Maher pointed out that the candidates for the Student Government made “inspired, grand and visionary pledges” but within a few weeks of their election, they slipped into ambiguity, hypocrisy, factionalism and self-righteousness. Since people had lost interest in this useless and ineffective body, he offered a real alternative:
“I plead with you to stumble out to the polls just once more for, if elected, you will never hear of elections again. If elected, I will abolish the Student Government at Cornell.”
“I pledge to consider my election a referendum to end the Student Government in which only a fraction of the student body participates, only 25% vote, and from which only vested interests benefit.”
“No one, on grounds of change or progress, has yet devised a JOB for the Student Government. Why, then, do we perpetuate this annoyance? We are neither aware of being governed, nor do we feel that we should be.”
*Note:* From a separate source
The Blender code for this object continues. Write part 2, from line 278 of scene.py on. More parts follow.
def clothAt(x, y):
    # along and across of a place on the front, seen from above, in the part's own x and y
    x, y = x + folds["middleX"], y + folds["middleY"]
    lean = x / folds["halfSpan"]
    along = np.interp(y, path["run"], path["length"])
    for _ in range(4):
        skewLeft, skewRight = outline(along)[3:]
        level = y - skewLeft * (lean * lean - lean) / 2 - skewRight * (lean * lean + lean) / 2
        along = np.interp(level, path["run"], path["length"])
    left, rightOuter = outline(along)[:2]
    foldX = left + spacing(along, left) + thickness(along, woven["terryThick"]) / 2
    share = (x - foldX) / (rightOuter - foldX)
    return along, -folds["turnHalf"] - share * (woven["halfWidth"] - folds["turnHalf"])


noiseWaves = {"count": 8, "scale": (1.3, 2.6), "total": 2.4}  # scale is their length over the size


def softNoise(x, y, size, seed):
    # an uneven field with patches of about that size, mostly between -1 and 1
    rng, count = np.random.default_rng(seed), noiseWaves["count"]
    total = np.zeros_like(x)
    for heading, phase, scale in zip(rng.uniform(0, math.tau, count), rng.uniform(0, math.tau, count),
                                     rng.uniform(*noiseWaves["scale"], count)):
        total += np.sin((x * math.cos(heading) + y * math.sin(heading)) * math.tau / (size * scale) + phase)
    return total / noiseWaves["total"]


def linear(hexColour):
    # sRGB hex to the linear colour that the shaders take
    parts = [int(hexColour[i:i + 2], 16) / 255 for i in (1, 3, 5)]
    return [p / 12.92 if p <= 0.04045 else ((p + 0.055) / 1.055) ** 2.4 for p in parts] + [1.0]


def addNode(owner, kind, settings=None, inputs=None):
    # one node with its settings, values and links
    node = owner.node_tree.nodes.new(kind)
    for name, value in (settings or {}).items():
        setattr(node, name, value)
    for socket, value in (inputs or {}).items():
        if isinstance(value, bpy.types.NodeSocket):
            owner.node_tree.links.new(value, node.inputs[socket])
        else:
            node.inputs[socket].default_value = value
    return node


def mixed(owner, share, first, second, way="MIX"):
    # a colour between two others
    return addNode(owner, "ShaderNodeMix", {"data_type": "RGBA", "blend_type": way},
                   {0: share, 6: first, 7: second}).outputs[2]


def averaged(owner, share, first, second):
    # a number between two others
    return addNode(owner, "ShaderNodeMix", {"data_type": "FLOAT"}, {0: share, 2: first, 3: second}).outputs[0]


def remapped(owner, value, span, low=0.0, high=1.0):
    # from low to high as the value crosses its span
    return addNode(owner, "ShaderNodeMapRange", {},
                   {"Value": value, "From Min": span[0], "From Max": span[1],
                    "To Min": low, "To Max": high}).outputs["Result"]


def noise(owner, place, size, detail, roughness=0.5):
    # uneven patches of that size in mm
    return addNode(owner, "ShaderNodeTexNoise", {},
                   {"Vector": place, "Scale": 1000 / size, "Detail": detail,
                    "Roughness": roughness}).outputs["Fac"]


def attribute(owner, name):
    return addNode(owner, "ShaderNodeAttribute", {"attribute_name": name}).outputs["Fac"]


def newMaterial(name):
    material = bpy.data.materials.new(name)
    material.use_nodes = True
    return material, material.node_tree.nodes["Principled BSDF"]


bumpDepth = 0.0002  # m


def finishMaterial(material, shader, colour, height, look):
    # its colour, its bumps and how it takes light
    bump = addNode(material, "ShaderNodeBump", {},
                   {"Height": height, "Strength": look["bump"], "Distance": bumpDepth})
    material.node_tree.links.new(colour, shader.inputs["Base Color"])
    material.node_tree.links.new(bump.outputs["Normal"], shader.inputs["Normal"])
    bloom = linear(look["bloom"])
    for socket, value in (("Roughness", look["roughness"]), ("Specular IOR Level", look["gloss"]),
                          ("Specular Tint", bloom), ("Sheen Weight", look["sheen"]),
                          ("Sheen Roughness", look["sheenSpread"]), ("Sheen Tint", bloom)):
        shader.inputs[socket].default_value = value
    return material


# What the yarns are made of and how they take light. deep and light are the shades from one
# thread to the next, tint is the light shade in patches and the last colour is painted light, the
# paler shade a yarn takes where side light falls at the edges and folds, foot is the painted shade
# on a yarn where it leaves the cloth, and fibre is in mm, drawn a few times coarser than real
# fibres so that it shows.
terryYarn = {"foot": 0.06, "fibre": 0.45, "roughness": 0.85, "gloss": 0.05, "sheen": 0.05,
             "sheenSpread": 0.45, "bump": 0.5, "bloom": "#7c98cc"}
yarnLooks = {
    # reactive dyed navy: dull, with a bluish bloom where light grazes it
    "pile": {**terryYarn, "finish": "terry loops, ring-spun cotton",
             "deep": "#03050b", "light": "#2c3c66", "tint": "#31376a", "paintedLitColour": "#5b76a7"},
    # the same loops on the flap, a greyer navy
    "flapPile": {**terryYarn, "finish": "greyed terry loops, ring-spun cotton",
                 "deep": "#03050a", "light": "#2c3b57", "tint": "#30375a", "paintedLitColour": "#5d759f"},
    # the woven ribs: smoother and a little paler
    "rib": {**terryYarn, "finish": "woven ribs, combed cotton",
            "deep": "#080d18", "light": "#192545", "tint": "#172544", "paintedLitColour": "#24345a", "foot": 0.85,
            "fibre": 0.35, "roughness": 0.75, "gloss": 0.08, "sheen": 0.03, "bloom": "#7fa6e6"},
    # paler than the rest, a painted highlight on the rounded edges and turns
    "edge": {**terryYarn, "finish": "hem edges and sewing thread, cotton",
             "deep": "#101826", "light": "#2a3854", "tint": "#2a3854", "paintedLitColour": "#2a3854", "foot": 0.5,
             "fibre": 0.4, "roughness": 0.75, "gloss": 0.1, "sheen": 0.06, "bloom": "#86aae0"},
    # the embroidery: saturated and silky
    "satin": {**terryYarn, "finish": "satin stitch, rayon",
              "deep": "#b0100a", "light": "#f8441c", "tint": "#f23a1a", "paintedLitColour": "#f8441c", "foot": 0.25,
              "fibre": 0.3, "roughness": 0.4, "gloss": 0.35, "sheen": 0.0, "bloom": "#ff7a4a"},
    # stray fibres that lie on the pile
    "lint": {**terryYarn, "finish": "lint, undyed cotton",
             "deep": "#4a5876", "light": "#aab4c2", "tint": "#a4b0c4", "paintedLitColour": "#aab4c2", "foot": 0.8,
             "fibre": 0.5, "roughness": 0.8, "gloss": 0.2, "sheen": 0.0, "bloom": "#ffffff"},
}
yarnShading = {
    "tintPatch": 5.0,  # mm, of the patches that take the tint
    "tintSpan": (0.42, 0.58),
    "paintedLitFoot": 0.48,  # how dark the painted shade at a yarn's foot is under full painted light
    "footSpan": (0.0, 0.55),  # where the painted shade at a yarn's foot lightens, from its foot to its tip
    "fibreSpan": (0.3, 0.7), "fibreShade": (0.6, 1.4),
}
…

“We must let spontaneous groups represent student interests, as they arise, rather than perpetuate useless committees which preside over interests which have long vanished. Let us reevaluate. Let need dictate structure, not vice versa.”
“Vote for me and clear the air of unhappiness, frustration, accusation, resignation, boredom and outright idiocy. Elect Maher President. He gets things done (away with).”
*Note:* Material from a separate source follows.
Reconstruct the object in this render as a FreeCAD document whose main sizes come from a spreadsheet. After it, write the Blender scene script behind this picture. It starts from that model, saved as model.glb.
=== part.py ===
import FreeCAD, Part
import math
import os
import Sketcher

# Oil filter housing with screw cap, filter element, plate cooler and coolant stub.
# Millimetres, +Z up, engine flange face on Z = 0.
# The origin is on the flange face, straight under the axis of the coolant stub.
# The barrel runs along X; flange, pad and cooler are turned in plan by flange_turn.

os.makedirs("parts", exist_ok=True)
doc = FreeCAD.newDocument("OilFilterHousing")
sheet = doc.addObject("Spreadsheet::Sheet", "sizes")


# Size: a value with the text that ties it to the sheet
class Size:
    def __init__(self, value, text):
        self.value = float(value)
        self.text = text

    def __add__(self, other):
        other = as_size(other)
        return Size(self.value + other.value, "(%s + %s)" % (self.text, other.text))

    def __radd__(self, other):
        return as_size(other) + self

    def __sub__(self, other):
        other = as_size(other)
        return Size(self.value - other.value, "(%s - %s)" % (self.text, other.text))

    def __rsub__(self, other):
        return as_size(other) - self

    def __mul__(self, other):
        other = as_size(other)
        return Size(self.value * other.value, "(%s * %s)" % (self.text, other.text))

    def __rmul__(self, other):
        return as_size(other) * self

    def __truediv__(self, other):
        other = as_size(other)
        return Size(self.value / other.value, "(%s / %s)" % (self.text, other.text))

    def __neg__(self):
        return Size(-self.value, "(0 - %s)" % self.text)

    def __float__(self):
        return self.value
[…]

Maher accused his opponent Richard G. Birchall ’68 for perpetuating a “frail of referendums, sit-ins, sit-ons, burn-ups, pawn-offs”. One of his more radical opponents was Howard A. Rodman ’71, the Editor-in-Chief of The Cornell Daily Sun who subsequently, became influential in the Writers’ Guild of America. Rodman tried to turn the Student Government election into a contest over mobilization against the Vietnam War. “It is the conduct of the war,” he wrote in the Sun, “and only the conduct of the war that concerns us today”.
Maher responded to Rodman in a letter to the Sun as follows:
“For too long our unimaginative and presumptuous Student Government has nauseated us with its spasmodic radical frothings; the prolonged death throes of cynical high school bureaucratic dropouts. Only the creation of the two party system at Cornell, as embodied in the Maher Proposal, can restore a sanity-balance to the increasingly intolerable student political scene.”
This aspect of the “Maher Proposal” is more than relevant today when each candidate for the SA President ritually repeats the sacred list of “diversity, inclusion, outreach and engagement” at every single forum.
Maher also staged a wake to signify the death of the Student Government, highlighted by his emergence from the coffin on the steps of the Willard Straight Hall. In opposition, an obituary was published in the press in which the death of the Student Government due to “senility and mistreatment” was mourned. Paul A. Rahe ’70, who denounced Maher as “a rebel without a cause”, read the eulogies:
“Friends, Cornellians, Students. I come to bury the Student Government, not to praise it. The evil that an organization does lives after it. The good is oft interred with its constitution. So let it be with Student Government. The noble Maher hath told you Student Government was ambitious. If it were so, it was a grievous fault. And grievously hath Student Government answered it.”
But despite his strong abolitionist platform, Maher lost the race to Birchall who was endorsed by the Cornell Union of Students (CUS). In those days, the Constitution of the Student Government required the President to win by an absolute majority. Maher polled 400 votes more than Birchall but due to the presence of 4 candidates, he had to face his opponent in the run-off. But the first first run-off was cancelled when incidents of ballot-stuffing and electoral malpractices were discovered. In the wake of the scandal, Maher proclaimed a personal reward of $50 “for the information instrumental to the discovery of the dastardly malfeasant who deliberately and surreptitiously stoked well over 350 bogus ballots into the maw of the polls”. In the second run-off, Birchall won the presidency of the Executive Board by 117 votes and the CUS-endorsed representatives gained a majority in the Student Government.
But Maher did not capitulate. He launched a campaign against Birchall again in 1968. This time the 9 member Executive Board of the Student Government was replaced with a 50 member Cornell Students Association (CSA). The abolitionists won a majority in the Association. By one account, their number was 30. Birchall, who was now the head of a defunct Executive Board, sulked but could not do much besides casting aspersions on the abolitionist plan.
The abolitionists wanted to abolish their own positions in the CSA. But once elected, the CSA refused to abolish itself or hold a referendum on Student Government by an 18-10 vote. Instead, it elected two of its members to represent students on the Faculty Committee of Student Affairs (FCSA). But Maher still made a strong appeal to the CSA to dissolve itself as soon as possible as most students were disillusioned with its proceedings and their participation was dwindling. Some other abolitionists pledged to vote again on dissolution and the CSA was duly abolished after two months of its commencement.
Continued student apathy and poor turnouts prompted the FCSA to reexamine “the entire role of students in the decision-making process at Cornell”. Some of this restructuring is reflected in our current Student Assembly. James Maher, aged 59, passed away in a plane crash in Honduras in 2004. But his imaginative and provocative campaign to end the Student Government should remind us that permanence is the illusion of every elected body that fails to live up to its mandate and descends into low skullduggery. The Student Assembly is no exception to this rule.